In fact, the fatality rate in Study 1 of the report by Mike in Olympia for a 25mph is 1.8%, and for 20mph it is 1.2%.

The fatality rate for Study 2 has it at 1.1% and 3.7% respectively. Less negligible, but a 2% drop is not nearly as exciting as a 35% drop.

Also, in both cases, 30mph has the fatality rate at 5.4% and 6.1% respectively.

It certainly calls into question the legitimacy of their reports based, not on real life studies, but on other reports which were based on theoretical mathematics.

Even the AAA report has the fatality rate as 15.5% at 30mph (which is nowhere near the claimed 40%).

So, again, Stupid fucking credulous hack.
It's your fault for speeding. Have some patience assholes.
E= 1/2mv^2. Kinetic energy formula. Mass=m, velocity=v.

Not a proof of course, not a study, but it is a clear argument a smallish change in velocity could make a big difference in mortality where v is somewhere in the range where people sometimes live and sometimes die when hit by a car.

Governments already have the ability to lower speed limits. They just want to do be able it without a rationale based on evidence.

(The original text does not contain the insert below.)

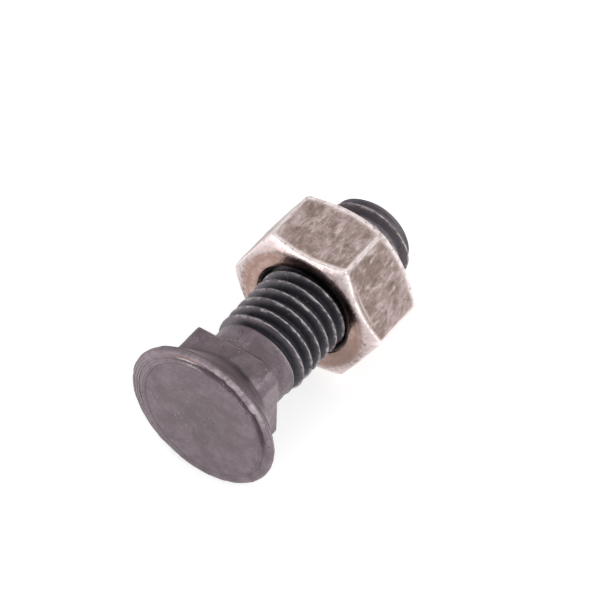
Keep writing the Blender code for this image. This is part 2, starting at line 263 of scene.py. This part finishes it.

The proposals to address gun violence are also based on science, instead of romantic notions and paranoid fantasies that define gun culture. There's no hypocrisy in choosing facts over fantasy when it comes to both speed limits and gun regulations.
I have been a motorcylist for 20 years and I do not believe you can drive 25 to 30 miles per hour on a side street safely. The number of random events and narrow roads make it an impossibility. And anyway 20 miles per hour is hauling ass when it comes to a pedestrian... a five minute mile... a dead sprint if you are running. 20 miles per hour will get you to an arterial where you can increase your speed on roads with the infrastructure to support it. The average car in the US weighs 4000 pounds, when it collides with a bicyle or pedestiran or child it doesn't feel like much... to the car. http://www.instructables.com/answers/Wha…

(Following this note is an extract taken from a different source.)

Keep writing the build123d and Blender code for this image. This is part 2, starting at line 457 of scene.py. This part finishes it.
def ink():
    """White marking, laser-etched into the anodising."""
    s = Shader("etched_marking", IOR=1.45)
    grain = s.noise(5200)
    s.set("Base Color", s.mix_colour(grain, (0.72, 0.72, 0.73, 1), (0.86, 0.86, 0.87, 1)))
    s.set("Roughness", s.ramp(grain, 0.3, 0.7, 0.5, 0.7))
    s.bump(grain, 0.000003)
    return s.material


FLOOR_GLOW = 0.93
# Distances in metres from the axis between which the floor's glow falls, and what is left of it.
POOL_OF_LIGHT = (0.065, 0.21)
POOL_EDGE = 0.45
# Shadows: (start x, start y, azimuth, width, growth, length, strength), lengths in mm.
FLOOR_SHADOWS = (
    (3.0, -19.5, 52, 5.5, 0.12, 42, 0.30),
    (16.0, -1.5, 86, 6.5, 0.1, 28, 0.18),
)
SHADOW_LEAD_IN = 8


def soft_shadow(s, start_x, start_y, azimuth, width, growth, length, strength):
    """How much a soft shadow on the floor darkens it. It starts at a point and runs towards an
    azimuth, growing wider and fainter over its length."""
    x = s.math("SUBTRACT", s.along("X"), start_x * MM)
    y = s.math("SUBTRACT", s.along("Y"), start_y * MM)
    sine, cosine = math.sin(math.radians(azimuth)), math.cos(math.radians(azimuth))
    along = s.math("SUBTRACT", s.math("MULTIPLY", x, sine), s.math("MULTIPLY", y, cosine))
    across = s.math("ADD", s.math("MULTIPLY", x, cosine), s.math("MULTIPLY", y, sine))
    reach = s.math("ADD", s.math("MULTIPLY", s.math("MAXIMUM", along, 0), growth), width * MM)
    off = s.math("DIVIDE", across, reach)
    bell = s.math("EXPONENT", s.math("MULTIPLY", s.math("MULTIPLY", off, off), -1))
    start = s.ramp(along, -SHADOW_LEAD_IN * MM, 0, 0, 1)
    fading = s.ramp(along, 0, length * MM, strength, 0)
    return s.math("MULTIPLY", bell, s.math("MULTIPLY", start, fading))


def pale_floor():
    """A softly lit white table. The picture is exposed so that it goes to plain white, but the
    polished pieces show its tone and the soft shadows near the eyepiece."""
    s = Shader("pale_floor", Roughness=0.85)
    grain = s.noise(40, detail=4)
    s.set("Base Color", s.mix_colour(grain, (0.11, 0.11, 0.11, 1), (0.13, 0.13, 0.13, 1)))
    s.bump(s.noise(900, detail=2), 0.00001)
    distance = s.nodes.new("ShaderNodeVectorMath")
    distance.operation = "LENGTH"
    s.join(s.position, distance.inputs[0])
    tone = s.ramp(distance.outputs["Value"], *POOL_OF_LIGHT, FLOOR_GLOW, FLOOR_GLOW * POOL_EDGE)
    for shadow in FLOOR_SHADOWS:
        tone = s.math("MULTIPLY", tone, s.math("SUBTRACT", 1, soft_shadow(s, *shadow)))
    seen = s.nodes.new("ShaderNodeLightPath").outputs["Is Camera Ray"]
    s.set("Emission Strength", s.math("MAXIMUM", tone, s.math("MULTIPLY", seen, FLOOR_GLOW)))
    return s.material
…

I WISH that were true, especially on MY street (22nd), where cars will zoom down a narrow single-lane with cars parked on both sides, doing well over 25 mph, generally in order to avoid the traffic light at 23rd & E. Union. As a result, kids play exclusively in their back yards; residents are forced to park on the curb strip (and risk getting ticketed for doing so) in order to minimize the possibility of being side-swiped, which is a not-infrequent occurrence; and there is the occasional fender-bender at the south intersection which has a Yield sign posted for North/South traffic, but which is frequently ignored by speeding drivers (there being no traffic island at that particular intersection).

That being said, I don't think posting a lower speed limit will have much effect, not without frequent enforcement at any rate. After all, drivers already ignore the posted 25 mph limit, so I don't see them changing their behavior. The only really practical solution is to install speed-bumps or berms at both ends of the block and at least one in the middle (since the block is double-length) in order to prevent drivers from building up speed. But, that of course costs money, money which the city currently doesn't have,


In the case of the street where I live, I would beg to differ with your assessment. I and my neighbors have had to shell out enough in insurance costs for our parked vehicles having been side-swiped by speeders, that it clearly IS an issue of safety on our block.
@30 Then you need increased enforcement of speeds already posted. Not lower speed limits.
@28 Governments already have the ability to control guns. They just want to do be able it without a rationale based on evidence.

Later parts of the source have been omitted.